> [Data segment]
-*-*-

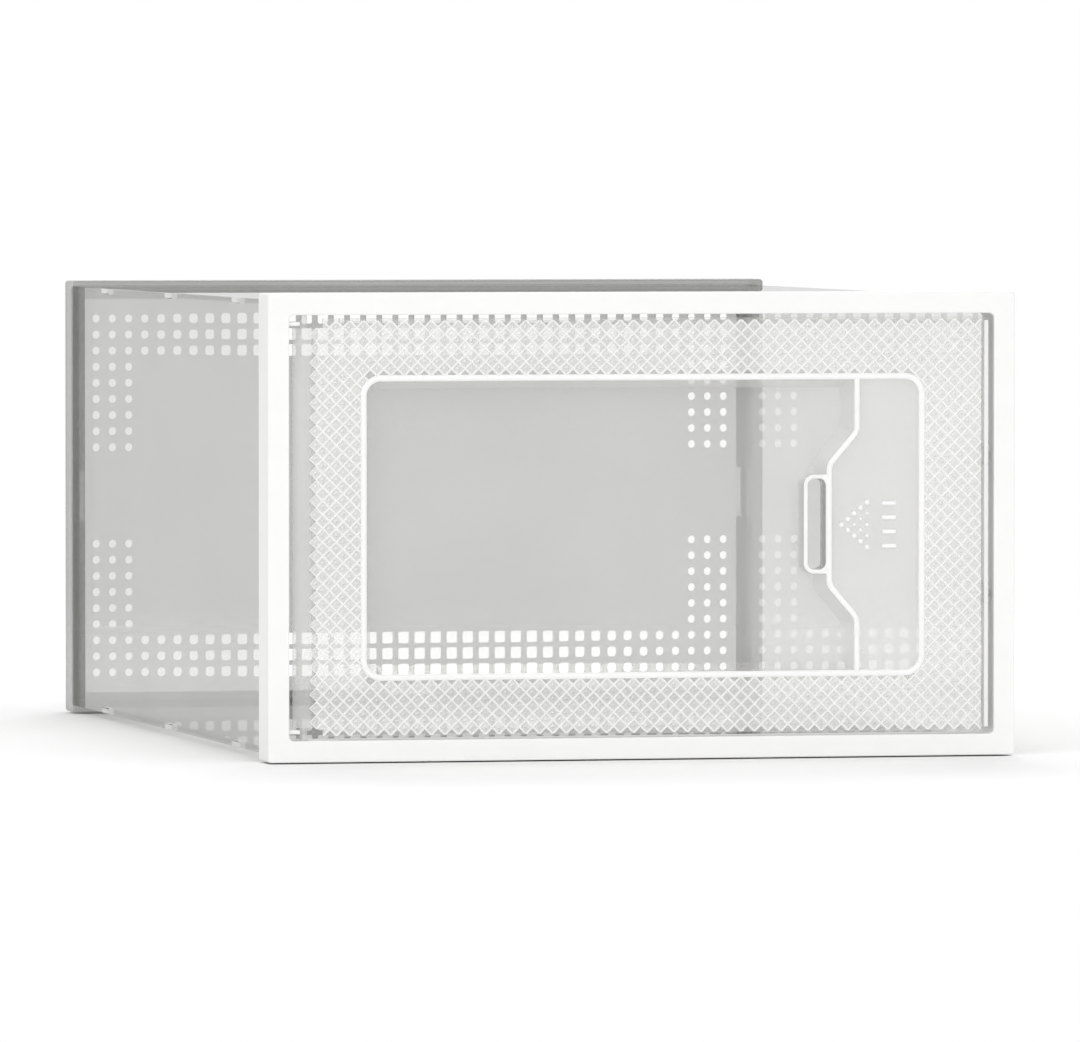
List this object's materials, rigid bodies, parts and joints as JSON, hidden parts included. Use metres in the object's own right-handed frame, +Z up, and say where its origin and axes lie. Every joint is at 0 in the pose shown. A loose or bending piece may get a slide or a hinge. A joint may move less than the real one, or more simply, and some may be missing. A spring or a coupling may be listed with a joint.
{
  "type": "shoe box",
  "caption": "Clear stackable shoe box with a white front frame, a side-hinged clear door with a recessed window and finger slot, and a vented back tray.",
  "frame": {"origin": "centre of the whole box's footprint, on the plane it rests on", "axes": "+X to the right seen from the front, +Y from the door to the vented back, +Z up"},
  "size_m": [0.23, 0.335, 0.14],
  "materials": {
    "frame_white": "satin white injection-moulded polypropylene",
    "door_clear": "clear moulded plastic, glossy, with an embossed diamond border",
    "panel_clear": "clear moulded plastic, polished",
    "back_clear": "slightly hazy clear moulded plastic"
  },
  "bodies": {
    "box": {"front_frame": "frame_white", "left_panel": "panel_clear", "right_panel": "panel_clear", "top_panel": "panel_clear", "bottom_panel": "panel_clear", "back_panel": "back_clear"},
    "door": {"door": "door_clear"}
  },
  "joints": [
    {"name": "door_hinge", "type": "hinge", "parent": "box", "child": "door", "pos_m": [-0.1035, -0.1635, 0.07], "axis": [0, 0, -1], "range_deg": [0, 110]}
  ]
}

-*-*-

> [Exercise goal] All of the lines above need to be given again exactly.

> [Result]
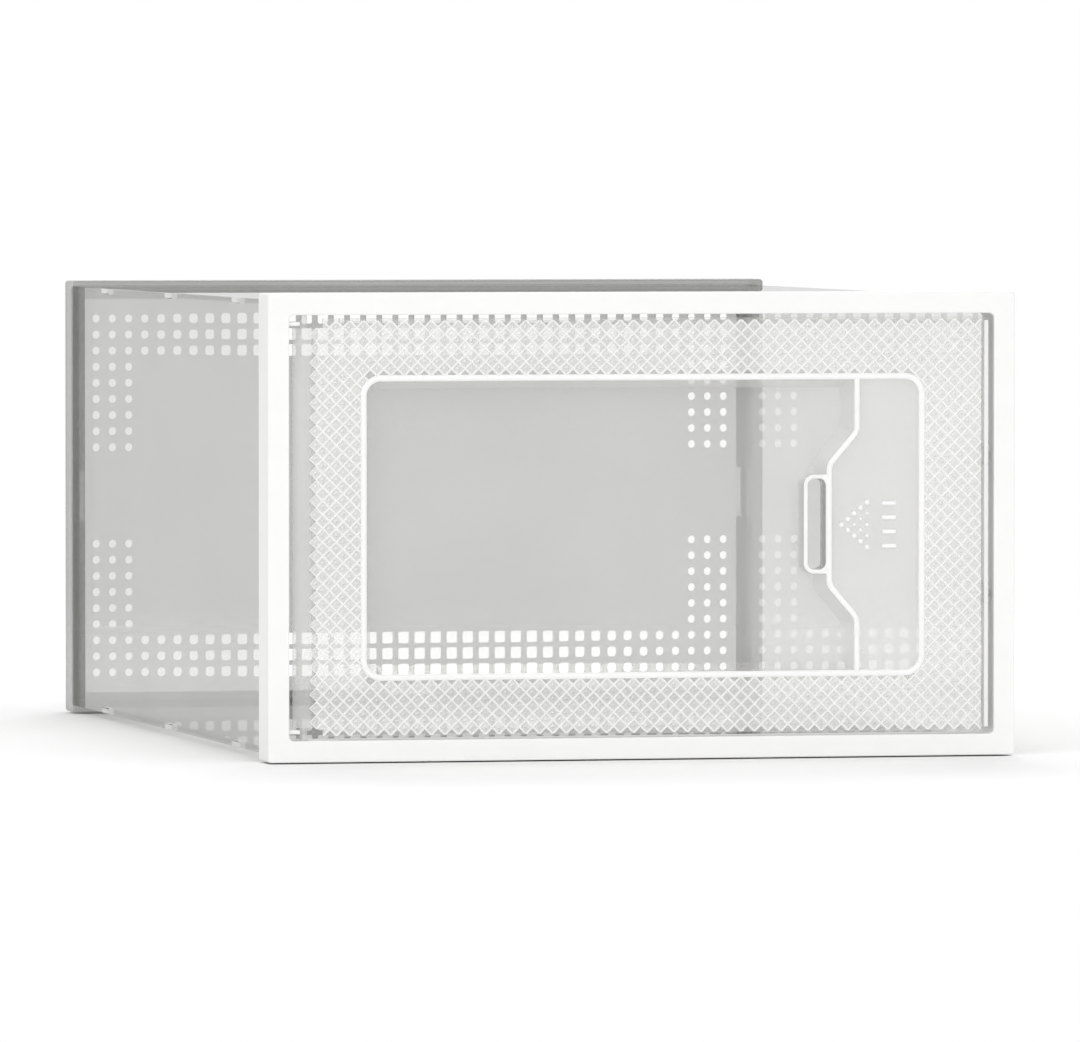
List this object's materials, rigid bodies, parts and joints as JSON, hidden parts included. Use metres in the object's own right-handed frame, +Z up, and say where its origin and axes lie. Every joint is at 0 in the pose shown. A loose or bending piece may get a slide or a hinge. A joint may move less than the real one, or more simply, and some may be missing. A spring or a coupling may be listed with a joint.
{
  "type": "shoe box",
  "caption": "Clear stackable shoe box with a white front frame, a side-hinged clear door with a recessed window and finger slot, and a vented back tray.",
  "frame": {"origin": "centre of the whole box's footprint, on the plane it rests on", "axes": "+X to the right seen from the front, +Y from the door to the vented back, +Z up"},
  "size_m": [0.23, 0.335, 0.14],
  "materials": {
    "frame_white": "satin white injection-moulded polypropylene",
    "door_clear": "clear moulded plastic, glossy, with an embossed diamond border",
    "panel_clear": "clear moulded plastic, polished",
    "back_clear": "slightly hazy clear moulded plastic"
  },
  "bodies": {
    "box": {"front_frame": "frame_white", "left_panel": "panel_clear", "right_panel": "panel_clear", "top_panel": "panel_clear", "bottom_panel": "panel_clear", "back_panel": "back_clear"},
    "door": {"door": "door_clear"}
  },
  "joints": [
    {"name": "door_hinge", "type": "hinge", "parent": "box", "child": "door", "pos_m": [-0.1035, -0.1635, 0.07], "axis": [0, 0, -1], "range_deg": [0, 110]}
  ]
}